= Given instruction =
Copy out each line of the material below with no changes.

= Data section =
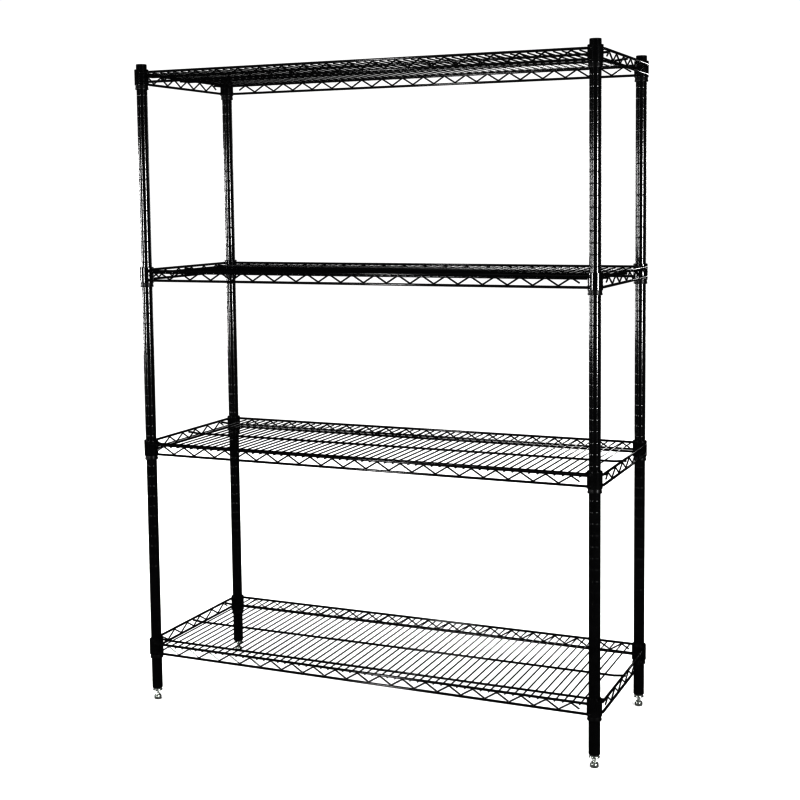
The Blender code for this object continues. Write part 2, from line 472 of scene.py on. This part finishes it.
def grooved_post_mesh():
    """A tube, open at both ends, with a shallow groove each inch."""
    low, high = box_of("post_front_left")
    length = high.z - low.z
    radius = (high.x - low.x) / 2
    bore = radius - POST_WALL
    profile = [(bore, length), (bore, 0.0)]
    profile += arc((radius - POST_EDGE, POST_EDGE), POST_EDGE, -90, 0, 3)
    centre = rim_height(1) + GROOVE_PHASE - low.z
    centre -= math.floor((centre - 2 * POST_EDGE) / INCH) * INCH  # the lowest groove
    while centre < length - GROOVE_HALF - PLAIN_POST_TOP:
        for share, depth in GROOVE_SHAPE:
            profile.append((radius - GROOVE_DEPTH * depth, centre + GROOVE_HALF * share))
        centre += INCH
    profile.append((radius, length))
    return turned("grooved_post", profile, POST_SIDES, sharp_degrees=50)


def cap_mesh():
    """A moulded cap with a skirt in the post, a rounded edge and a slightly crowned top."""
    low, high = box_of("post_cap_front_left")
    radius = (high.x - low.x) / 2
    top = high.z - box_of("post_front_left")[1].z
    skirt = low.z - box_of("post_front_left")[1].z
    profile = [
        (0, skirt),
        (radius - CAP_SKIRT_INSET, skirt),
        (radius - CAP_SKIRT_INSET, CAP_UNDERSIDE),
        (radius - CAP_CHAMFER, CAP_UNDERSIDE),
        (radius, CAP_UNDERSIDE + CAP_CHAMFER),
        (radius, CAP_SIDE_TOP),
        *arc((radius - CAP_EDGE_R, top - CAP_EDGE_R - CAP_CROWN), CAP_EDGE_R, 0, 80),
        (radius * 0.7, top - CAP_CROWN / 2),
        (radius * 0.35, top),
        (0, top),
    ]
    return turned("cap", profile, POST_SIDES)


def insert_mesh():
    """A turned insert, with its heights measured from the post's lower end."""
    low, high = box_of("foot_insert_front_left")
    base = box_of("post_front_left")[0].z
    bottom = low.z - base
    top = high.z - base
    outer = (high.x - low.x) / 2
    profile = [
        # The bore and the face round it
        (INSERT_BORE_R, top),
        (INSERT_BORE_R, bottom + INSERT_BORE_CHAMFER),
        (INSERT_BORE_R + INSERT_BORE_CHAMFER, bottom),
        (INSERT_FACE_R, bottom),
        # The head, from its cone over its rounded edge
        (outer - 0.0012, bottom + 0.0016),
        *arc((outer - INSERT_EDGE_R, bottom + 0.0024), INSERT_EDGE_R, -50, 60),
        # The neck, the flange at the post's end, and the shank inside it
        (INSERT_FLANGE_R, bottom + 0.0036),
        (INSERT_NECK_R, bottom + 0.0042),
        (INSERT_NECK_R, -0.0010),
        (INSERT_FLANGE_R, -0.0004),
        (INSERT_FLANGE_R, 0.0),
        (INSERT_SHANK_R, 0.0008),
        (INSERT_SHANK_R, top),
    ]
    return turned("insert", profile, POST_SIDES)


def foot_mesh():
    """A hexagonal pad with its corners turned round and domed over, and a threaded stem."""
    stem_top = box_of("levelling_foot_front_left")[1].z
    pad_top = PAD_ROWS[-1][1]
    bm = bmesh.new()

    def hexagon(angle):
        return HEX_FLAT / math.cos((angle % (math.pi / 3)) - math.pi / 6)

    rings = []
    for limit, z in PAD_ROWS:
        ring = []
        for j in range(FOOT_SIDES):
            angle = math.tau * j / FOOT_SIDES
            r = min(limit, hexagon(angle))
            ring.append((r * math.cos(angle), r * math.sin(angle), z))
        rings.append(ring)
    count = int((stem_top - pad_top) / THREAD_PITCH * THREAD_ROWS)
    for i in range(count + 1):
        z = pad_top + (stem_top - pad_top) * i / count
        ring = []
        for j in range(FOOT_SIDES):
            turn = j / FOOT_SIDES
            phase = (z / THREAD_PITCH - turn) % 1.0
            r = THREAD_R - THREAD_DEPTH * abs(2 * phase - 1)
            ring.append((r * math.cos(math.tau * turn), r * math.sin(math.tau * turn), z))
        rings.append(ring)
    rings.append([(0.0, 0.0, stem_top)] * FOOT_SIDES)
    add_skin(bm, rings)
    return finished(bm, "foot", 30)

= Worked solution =
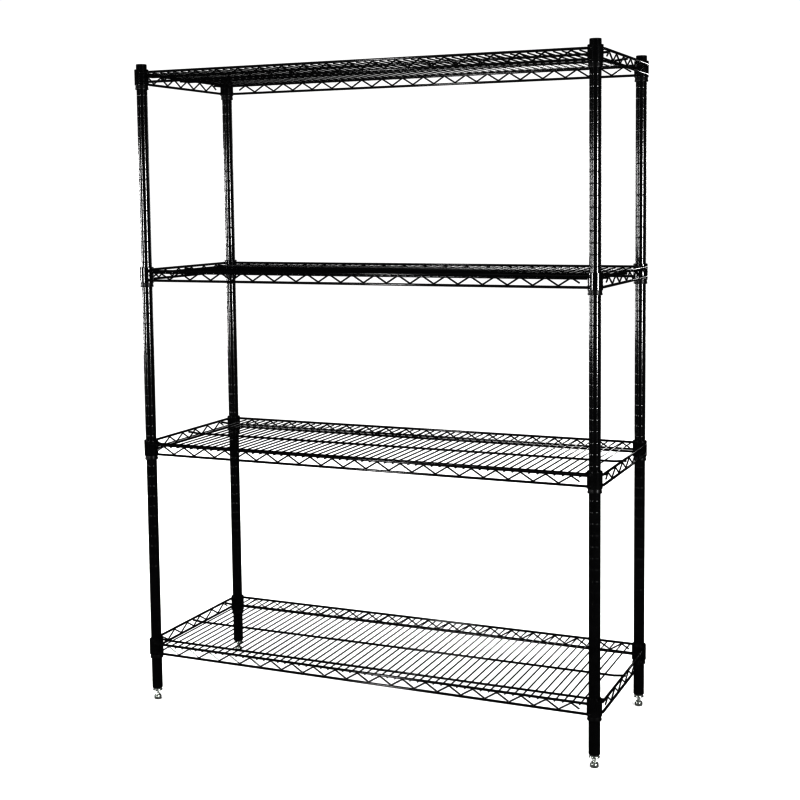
The Blender code for this object continues. Write part 2, from line 472 of scene.py on. This part finishes it.
def grooved_post_mesh():
    """A tube, open at both ends, with a shallow groove each inch."""
    low, high = box_of("post_front_left")
    length = high.z - low.z
    radius = (high.x - low.x) / 2
    bore = radius - POST_WALL
    profile = [(bore, length), (bore, 0.0)]
    profile += arc((radius - POST_EDGE, POST_EDGE), POST_EDGE, -90, 0, 3)
    centre = rim_height(1) + GROOVE_PHASE - low.z
    centre -= math.floor((centre - 2 * POST_EDGE) / INCH) * INCH  # the lowest groove
    while centre < length - GROOVE_HALF - PLAIN_POST_TOP:
        for share, depth in GROOVE_SHAPE:
            profile.append((radius - GROOVE_DEPTH * depth, centre + GROOVE_HALF * share))
        centre += INCH
    profile.append((radius, length))
    return turned("grooved_post", profile, POST_SIDES, sharp_degrees=50)


def cap_mesh():
    """A moulded cap with a skirt in the post, a rounded edge and a slightly crowned top."""
    low, high = box_of("post_cap_front_left")
    radius = (high.x - low.x) / 2
    top = high.z - box_of("post_front_left")[1].z
    skirt = low.z - box_of("post_front_left")[1].z
    profile = [
        (0, skirt),
        (radius - CAP_SKIRT_INSET, skirt),
        (radius - CAP_SKIRT_INSET, CAP_UNDERSIDE),
        (radius - CAP_CHAMFER, CAP_UNDERSIDE),
        (radius, CAP_UNDERSIDE + CAP_CHAMFER),
        (radius, CAP_SIDE_TOP),
        *arc((radius - CAP_EDGE_R, top - CAP_EDGE_R - CAP_CROWN), CAP_EDGE_R, 0, 80),
        (radius * 0.7, top - CAP_CROWN / 2),
        (radius * 0.35, top),
        (0, top),
    ]
    return turned("cap", profile, POST_SIDES)


def insert_mesh():
    """A turned insert, with its heights measured from the post's lower end."""
    low, high = box_of("foot_insert_front_left")
    base = box_of("post_front_left")[0].z
    bottom = low.z - base
    top = high.z - base
    outer = (high.x - low.x) / 2
    profile = [
        # The bore and the face round it
        (INSERT_BORE_R, top),
        (INSERT_BORE_R, bottom + INSERT_BORE_CHAMFER),
        (INSERT_BORE_R + INSERT_BORE_CHAMFER, bottom),
        (INSERT_FACE_R, bottom),
        # The head, from its cone over its rounded edge
        (outer - 0.0012, bottom + 0.0016),
        *arc((outer - INSERT_EDGE_R, bottom + 0.0024), INSERT_EDGE_R, -50, 60),
        # The neck, the flange at the post's end, and the shank inside it
        (INSERT_FLANGE_R, bottom + 0.0036),
        (INSERT_NECK_R, bottom + 0.0042),
        (INSERT_NECK_R, -0.0010),
        (INSERT_FLANGE_R, -0.0004),
        (INSERT_FLANGE_R, 0.0),
        (INSERT_SHANK_R, 0.0008),
        (INSERT_SHANK_R, top),
    ]
    return turned("insert", profile, POST_SIDES)


def foot_mesh():
    """A hexagonal pad with its corners turned round and domed over, and a threaded stem."""
    stem_top = box_of("levelling_foot_front_left")[1].z
    pad_top = PAD_ROWS[-1][1]
    bm = bmesh.new()

    def hexagon(angle):
        return HEX_FLAT / math.cos((angle % (math.pi / 3)) - math.pi / 6)

    rings = []
    for limit, z in PAD_ROWS:
        ring = []
        for j in range(FOOT_SIDES):
            angle = math.tau * j / FOOT_SIDES
            r = min(limit, hexagon(angle))
            ring.append((r * math.cos(angle), r * math.sin(angle), z))
        rings.append(ring)
    count = int((stem_top - pad_top) / THREAD_PITCH * THREAD_ROWS)
    for i in range(count + 1):
        z = pad_top + (stem_top - pad_top) * i / count
        ring = []
        for j in range(FOOT_SIDES):
            turn = j / FOOT_SIDES
            phase = (z / THREAD_PITCH - turn) % 1.0
            r = THREAD_R - THREAD_DEPTH * abs(2 * phase - 1)
            ring.append((r * math.cos(math.tau * turn), r * math.sin(math.tau * turn), z))
        rings.append(ring)
    rings.append([(0.0, 0.0, stem_top)] * FOOT_SIDES)
    add_skin(bm, rings)
    return finished(bm, "foot", 30)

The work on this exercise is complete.